I switch off the blower. Turn off the lights. Pick up my books of words and music. Go down the narrow stone steps to ground level. And out to the exterior world. It feels somehow different. Old Self smiles indulgently. Young Self has emerged from the womb of the sacred enclosure with its walls and ceiling enwrapping space both broad and high. Particles of incense are still held in that space. Sparkling in the beams of exterior light shining through the opened doors. (The windows have been ‘blacked-out’ to comply with wartime regulations.) The world outside is dwarfed by comparison.

A few steps along Rosaville Road. I am with my uncle Harry Hunt and his wife Lil. Lil Simpson as was. After lunch I go to their front room. Sit at the upright piano. Rehearse my part in the coming evening service. The pointed text of the psalm in one book. The musical notation in another. I learn to hold the printed score of the chant in short term memory as I sing the words. My fingers move from chord to chord as each half line dictates.

* * * * * * *

Evensong is much as I remember it from my days on the Decani or South side of the choir in St Mary’s Church at the head of Bryanston Square. Except. Except. Now there are more candles and incense. And an office hymn. Bearing its niggling sense of intrusion. The disjunction of Benediction. The monstrance with its consecrated host held aloft. Blessing the people. Let us adore .. Young Self is focussed on fitting his fingers to the rhythms of the delicate choreography played out down below in the Sanctuary. Old Self wonders if perhaps it was here – subliminally - that a sense of the Real Presence began to make itself felt to the adolescent on his isolated perch.

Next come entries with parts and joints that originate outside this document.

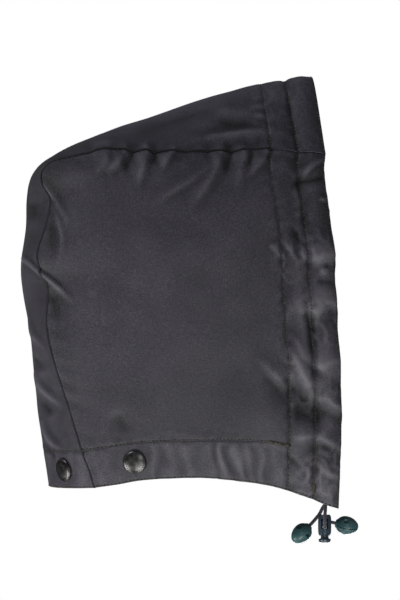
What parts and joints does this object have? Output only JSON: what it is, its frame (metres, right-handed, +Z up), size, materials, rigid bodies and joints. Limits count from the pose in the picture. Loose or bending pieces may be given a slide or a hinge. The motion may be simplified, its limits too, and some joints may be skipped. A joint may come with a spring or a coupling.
{
  "type": "detachable hood",
  "caption": "Waxed-cotton jacket hood, worn: side panels joined by a centre panel over the crown, a drawcord with a cord lock round the face, and press studs along the neck.",
  "frame": {"origin": "on the middle plane where the top of the wearer's head touches the inner face of the centre panel", "axes": "+X the way the face looks, +Y the wearer's left, +Z up"},
  "size_m": [0.2688, 0.1906, 0.3731],
  "materials": {
    "waxed_cotton": "waxed, low sheen",
    "facing_cotton": "matt",
    "snap_metal": "dark gunmetal",
    "cord_braid": "braided",
    "lock_plastic": "satin",
    "end_plastic": "glossy"
  },
  "bodies": {
    "hood": {"side_panel_right": "waxed_cotton", "side_panel_left": "waxed_cotton", "centre_panel": "waxed_cotton", "face_facing": "facing_cotton", "neck_facing": "facing_cotton", "snap_cap_side_right": "snap_metal", "snap_cap_back_right": "snap_metal", "snap_cap_back_left": "snap_metal", "snap_cap_side_left": "snap_metal", "snap_socket_side_right": "snap_metal", "snap_socket_back_right": "snap_metal", "snap_socket_back_left": "snap_metal", "snap_socket_side_left": "snap_metal", "drawcord": "cord_braid", "cord_tail_right": "cord_braid", "cord_tail_left": "cord_braid", "lock_barrel": "lock_plastic", "cord_end_right_upper": "end_plastic", "cord_end_right_lower": "end_plastic", "cord_end_left_upper": "end_plastic", "cord_end_left_lower": "end_plastic"},
    "lock_button": {"lock_button": "lock_plastic"}
  },
  "joints": [
    {"name": "button_press", "type": "slide", "parent": "hood", "child": "lock_button", "axis": [0, 0, 1], "range_m": [0, 0.002], "stiffness_N_per_m": 300}
  ]
}
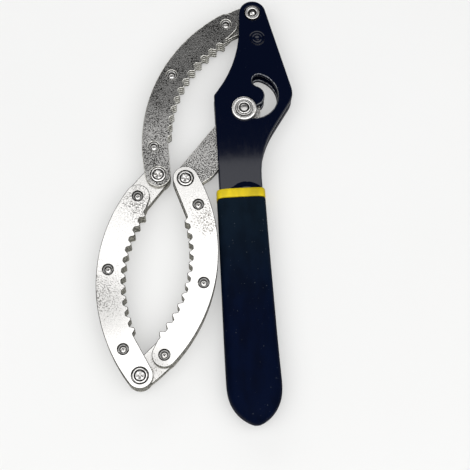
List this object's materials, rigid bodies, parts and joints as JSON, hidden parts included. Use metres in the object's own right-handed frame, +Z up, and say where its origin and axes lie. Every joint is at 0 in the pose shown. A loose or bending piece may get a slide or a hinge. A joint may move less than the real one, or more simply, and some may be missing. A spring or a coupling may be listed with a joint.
{
  "type": "oil filter wrench",
  "caption": "Adjustable oil filter wrench: a chain of hinged toothed plate jaws pinned to a slotted steel handle head with a vinyl grip, folded flat.",
  "frame": {"origin": "centre of the bounding box's base, on the surface the wrench lies on", "axes": "+Y along the grip towards the top pivot, +Z up out of the flat wrench, +X towards the slot side of the head"},
  "size_m": [0.1014, 0.217, 0.0142],
  "materials": {
    "black_paint": "gloss black baked paint",
    "grip_vinyl": "matt blue-black dipped vinyl",
    "ring_vinyl": "satin yellow vinyl",
    "bright_plate": "tumbled bright plated steel with fine pitting",
    "grey_plate": "tumbled dull plated steel with fine pitting",
    "tail_plate": "grainy plated steel",
    "rivet_steel": "set rivet with a drilled dimple",
    "pivot_steel": "bright headed pivot rivet"
  },
  "bodies": {
    "handle": {"handle_front_plate": "black_paint", "handle_back_plate": "black_paint", "grip_sleeve": "grip_vinyl", "grip_ring": "ring_vinyl", "fork_spacer": "black_paint", "fork_spacer_rivet": "black_paint", "tang_upper_rivet": "rivet_steel", "tang_lower_rivet": "rivet_steel", "top_pivot_rivet": "pivot_steel"},
    "jaw_a": {"jaw_a_outer_front_plate": "grey_plate", "jaw_a_outer_back_plate": "grey_plate", "jaw_a_inner_front_plate": "grey_plate", "jaw_a_inner_back_plate": "grey_plate", "jaw_a_near_rivet": "rivet_steel", "jaw_a_middle_rivet": "rivet_steel", "jaw_a_far_rivet": "rivet_steel", "jaw_a_pivot_rivet": "pivot_steel"},
    "jaw_b": {"jaw_b_outer_front_plate": "bright_plate", "jaw_b_outer_back_plate": "bright_plate", "jaw_b_inner_front_plate": "bright_plate", "jaw_b_inner_back_plate": "bright_plate", "jaw_b_near_rivet": "rivet_steel", "jaw_b_middle_rivet": "rivet_steel", "jaw_b_far_rivet": "rivet_steel", "jaw_b_pivot_rivet": "pivot_steel"},
    "jaw_c": {"jaw_c_outer_front_plate": "bright_plate", "jaw_c_outer_back_plate": "bright_plate", "jaw_c_inner_front_plate": "bright_plate", "jaw_c_inner_back_plate": "bright_plate", "jaw_c_near_rivet": "rivet_steel", "jaw_c_middle_rivet": "rivet_steel", "jaw_c_far_rivet": "rivet_steel", "jaw_c_pivot_rivet": "pivot_steel"},
    "tail_link": {"tail_link_front_plate": "tail_plate", "tail_link_back_plate": "tail_plate", "slot_bolt": "pivot_steel", "slot_washer_front": "pivot_steel", "slot_washer_back": "pivot_steel"}
  },
  "joints": [
    {"name": "top_pivot", "type": "hinge", "parent": "handle", "child": "jaw_a", "pos_m": [0.03352, 0.10174, 0.0068], "axis": [0, 0, -1], "range_deg": [0, 93]},
    {"name": "jaw_ab_pivot", "type": "hinge", "parent": "jaw_a", "child": "jaw_b", "pos_m": [-0.01858, 0.01639, 0.0068], "axis": [0, 0, 1], "range_deg": [0, 73]},
    {"name": "jaw_bc_pivot", "type": "hinge", "parent": "jaw_b", "child": "jaw_c", "pos_m": [-0.03142, -0.08279, 0.0068], "axis": [0, 0, -1], "range_deg": [0, 43.6]},
    {"name": "tail_pivot", "type": "hinge", "parent": "jaw_c", "child": "tail_link", "pos_m": [-0.00528, 0.01374, 0.0068], "axis": [0, 0, -1], "range_deg": [0, 44.8]}
  ],
  "couplings": [
    {"joint": "jaw_ab_pivot", "follows": "top_pivot", "ratio": 0.7843},
    {"joint": "jaw_bc_pivot", "follows": "top_pivot", "ratio": 0.4684},
    {"joint": "tail_pivot", "follows": "top_pivot", "ratio": 0.4804}
  ]
}
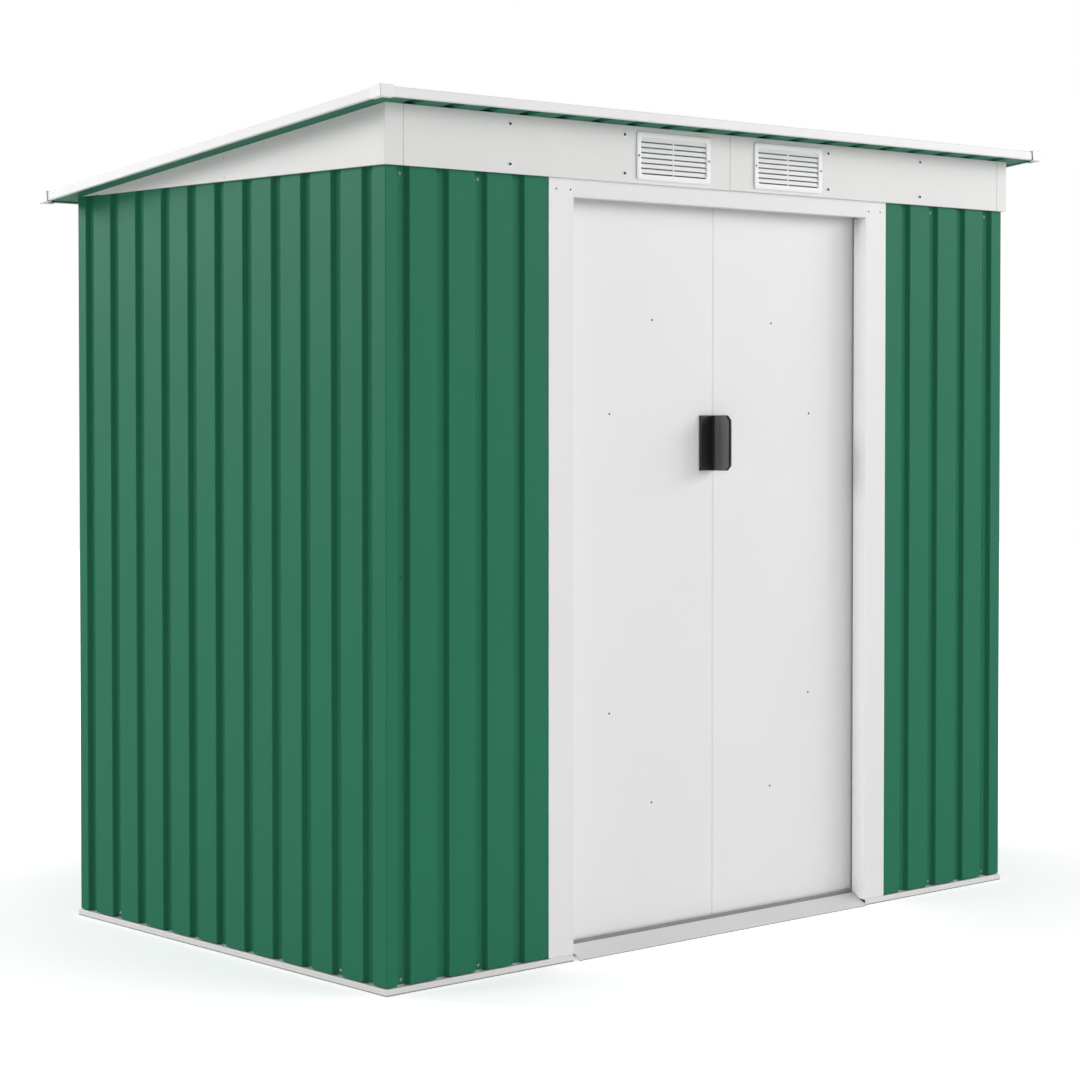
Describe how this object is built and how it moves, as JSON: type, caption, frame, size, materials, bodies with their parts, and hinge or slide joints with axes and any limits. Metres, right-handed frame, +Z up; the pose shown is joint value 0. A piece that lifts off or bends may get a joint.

Here in this sacred space he was surrounded by priests and people observing ritual obligations. Genuflections towards the Real Presence. The little red lamp signalling the reality within the tabernacle. The obeisance towards the High Altar. The centre of the creation of dynamic spiritual energy. Always there. Though not yet, for Young Self, as tangible as the powerful magnetic currents he’d experienced among the Spiritualists.

Yes. ‘St Peter’s was suffused with belief .. ‘ That was manifest beyond doubt.